El conflicto entre Javier Milei y Victoria Villarruel no se parece a ninguno de los típicos enfrentamientos entre presidentes y vices de la historia reciente de la Argentina.
Esas peleas pueden, entre otras causas, ser atribuidas a un problema de diseño institucional. El vicepresidente carece de poder actual o dispone de uno irrelevante (“tocar la campanilla del Senado”), pero tiene un enorme poder en expectativa.
Nadie expresó mejor esa peligrosa combinación que el primer vicepresidente de los Estados Unidos, John Adams cuando aseguró: “No soy nada, pero puedo ser todo”. En esa eventualidad que la Constitución Nacional reprodujo de la norteamericana reside el origen de las tensiones registradas entre Raúl Alfonsín y Víctor Martínez; Carlos Menem y Eduardo Duhalde, o Fernando de la Rúa y Carlos “Chacho” Álvarez, por nombrar sólo algunos casos cercanos.
Antes del actual período democrático, el ejemplo más claro fue el de la eyección de Alejandro Gómez, vicepresidente de Arturo Frondizi acusado en 1958 de conspirar con los militares para llegar a la Casa Rosada. Apenas seis meses duró tocando la campanilla, pero visitado, según las versiones de la época, por descontentos con el “pacto de Caracas” o la política petrolera.
El choque Milei-Villaruel es diferente porque la llegada del libertario al poder rompió todos los moldes. Fue un caso de lo que podría compararse con una democracia directa, sin intermediarios.
Una aplastante mayoría llevó al poder a un líder ajeno a la corporación política y a todas las demás: empresaria, sindical, mediática, religiosa, etcétera. Esto es, consagró a un dirigente sin compromisos que decide, por lo tanto, por sí y ante sí y que no rinde cuentas, ni hace concesiones, salvo que esté en minoría.
Por esos los funcionarios no le duran nada. Al que fracasa o no sigue sus órdenes lo expulsa sin miramientos. No arrastra pasivos, ni paga costos políticos ajenos.
En ese marco, Villarruel cometió un doble error: quiso disputarle el protagonismo y hacerlo en el momento en que el Presidente tiene el mayor apoyo popular por el éxito de su política antiinflacionaria. A lo que hay que sumar que tuvo como aliados jubilosos en ese intento a los medios, los archienemigos de la Casa Rosada.
Al afán de figurar y al poco sentido de la oportunidad hay que añadir que Villarruel carece de tropa o perfil propio: no es un “Chacho” Álvarez que podía llevarse con él el voto “progre” o peronista de izquierda, ni dispone del respaldo de la Línea Córdoba y la estructura radical del interior que había aportado Víctor Martínez al alfonsinismo en el 83 para el triunfo histórico sobre el peronismo.
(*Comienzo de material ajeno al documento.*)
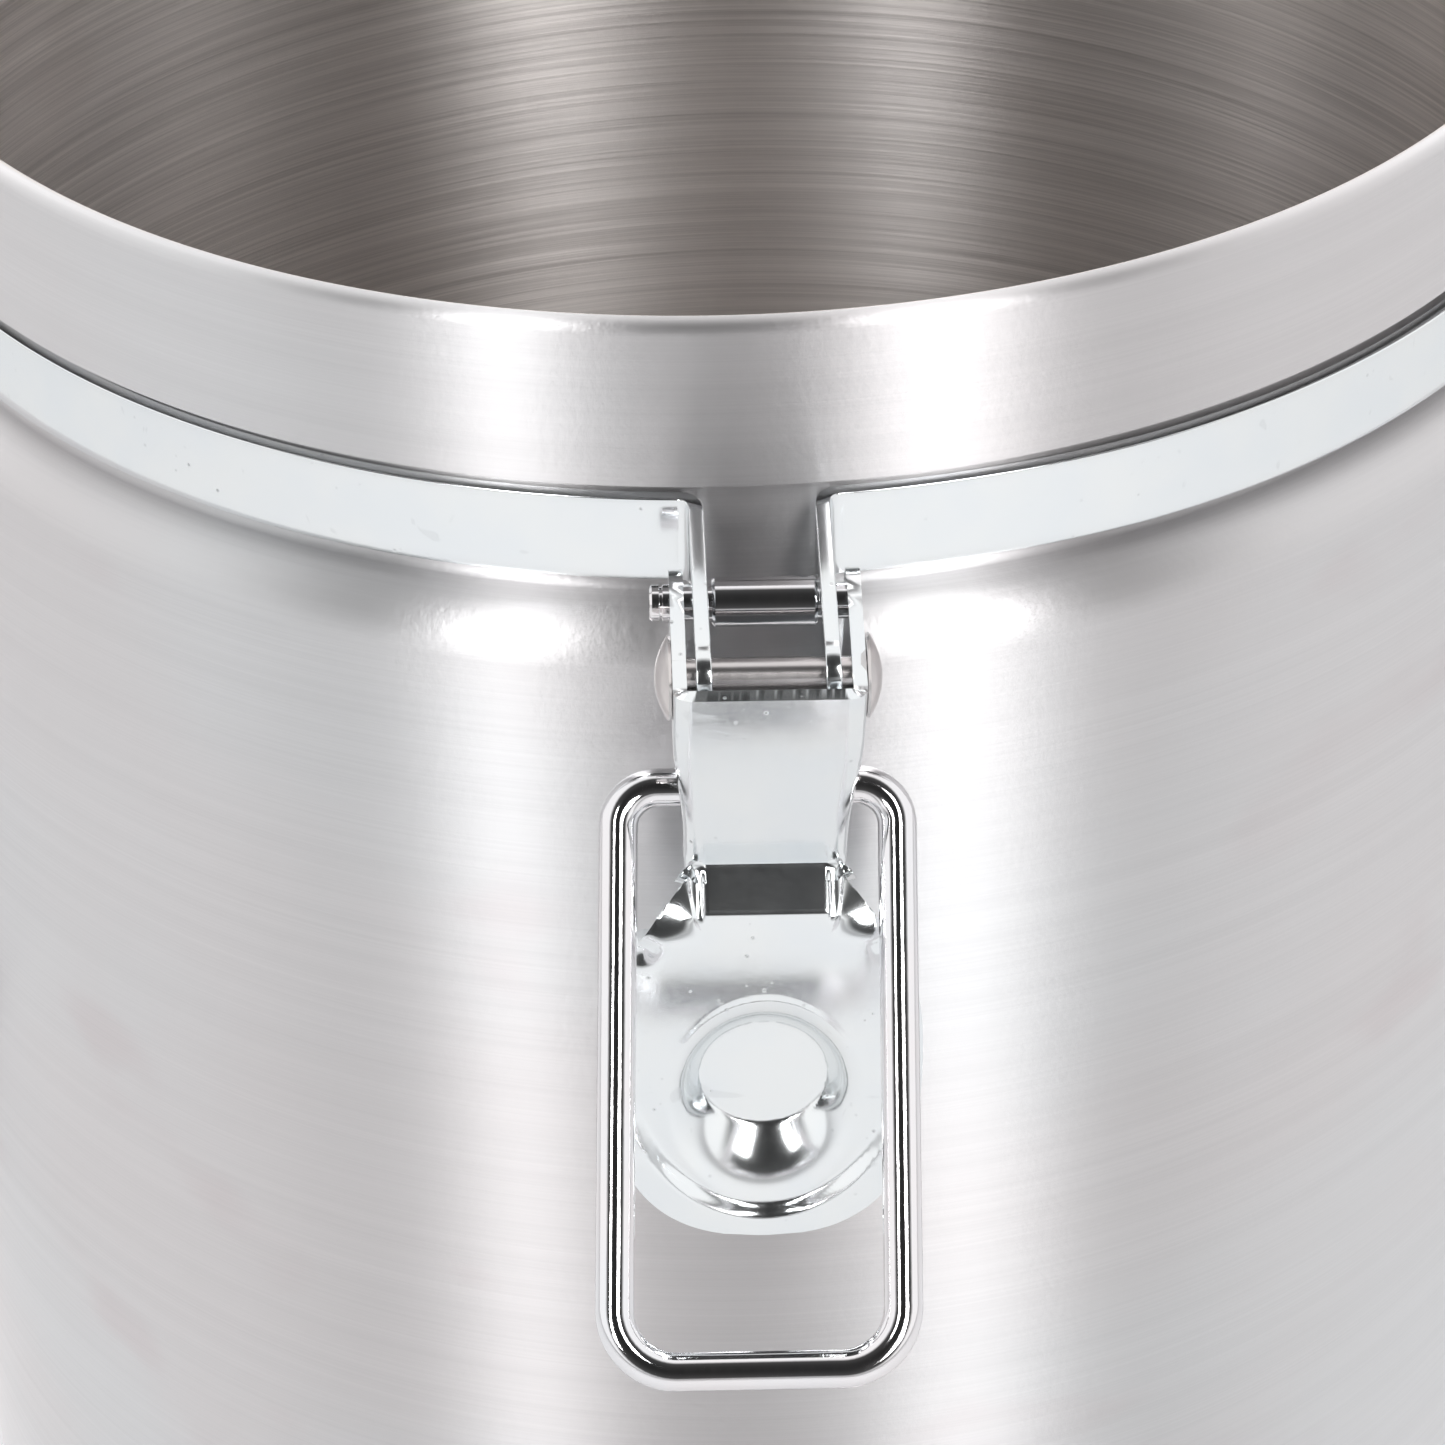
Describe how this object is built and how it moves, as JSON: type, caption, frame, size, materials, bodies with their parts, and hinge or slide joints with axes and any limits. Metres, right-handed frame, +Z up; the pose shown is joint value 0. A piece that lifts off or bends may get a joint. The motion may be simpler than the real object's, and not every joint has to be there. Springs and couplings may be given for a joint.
{
  "type": "milk can",
  "caption": "Cylindrical stainless steel milk can with a short rolled neck, a clamp band with a lever and wire-bail latch, a hinged sealed lid and two drop handles.",
  "frame": {"origin": "centre of the round base, on the surface that the can stands on", "axes": "+Z up along the can's axis; -Y towards the latch; +X to the right when facing the latch"},
  "size_m": [0.2988, 0.5006, 0.6123],
  "materials": {
    "satin_steel": "satin stainless steel with a fine brushed grain",
    "zinc_plate": "bright zinc-plated pressed steel",
    "polished_wire": "polished steel rod",
    "strap_steel": "satin stainless strip",
    "stainless_fastener": "turned stainless steel",
    "silicone": "translucent white silicone, matt"
  },
  "bodies": {
    "can": {"can_shell": "satin_steel", "can_bottom": "satin_steel", "foot_ring": "satin_steel", "band_left": "zinc_plate", "band_right": "zinc_plate", "lever_rivet": "stainless_fastener", "hinge_bolt": "stainless_fastener", "hinge_nut": "stainless_fastener", "hinge_washers": "stainless_fastener", "handle_bracket_left": "strap_steel", "handle_bracket_right": "strap_steel", "bracket_rivets_left": "stainless_fastener", "bracket_rivets_right": "stainless_fastener"},
    "lever": {"lever": "zinc_plate", "stop_pin": "polished_wire", "stop_sleeve": "polished_wire"},
    "bail": {"bail": "polished_wire"},
    "lid": {"lid": "satin_steel", "lid_gasket": "silicone", "lid_strap": "strap_steel", "strap_rivets": "stainless_fastener", "hinge_bush": "strap_steel"},
    "handle_left": {"handle_left": "polished_wire"},
    "handle_right": {"handle_right": "polished_wire"}
  },
  "joints": [
    {"name": "lever_pivot", "type": "hinge", "parent": "can", "child": "lever", "pos_m": [0, -0.1508, 0.3365], "axis": [-0.9996, 0, 0.0297], "range_deg": [0, 95]},
    {"name": "bail_swing", "type": "hinge", "parent": "lever", "child": "bail", "pos_m": [-0.00065, -0.144, 0.31461], "axis": [0.9996, 0, -0.0297], "range_deg": [-138, 0]},
    {"name": "lid_hinge", "type": "hinge", "parent": "can", "child": "lid", "pos_m": [0, 0.146, 0.357], "axis": [-1, 0, 0], "range_deg": [-115, 0]},
    {"name": "handle_left_swing", "type": "hinge", "parent": "can", "child": "handle_left", "pos_m": [-0.1436, 0, 0.255], "axis": [0, 1, 0], "range_deg": [0, 95]},
    {"name": "handle_right_swing", "type": "hinge", "parent": "can", "child": "handle_right", "pos_m": [0.1436, 0, 0.255], "axis": [0, -1, 0], "range_deg": [0, 95]}
  ]
}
Es evidente también que la violenta excomunión de la vice se produjo en el momento en que empiezan a cocinarse las candidaturas oficialistas para el año próximo. Cuando se armó el gabinete, Villarruel pretendía las áreas de Defensa y de Seguridad con las que se quedó Patricia Bullrich. Con las listas del 2025 difícilmente le vaya a suceder algo distinto.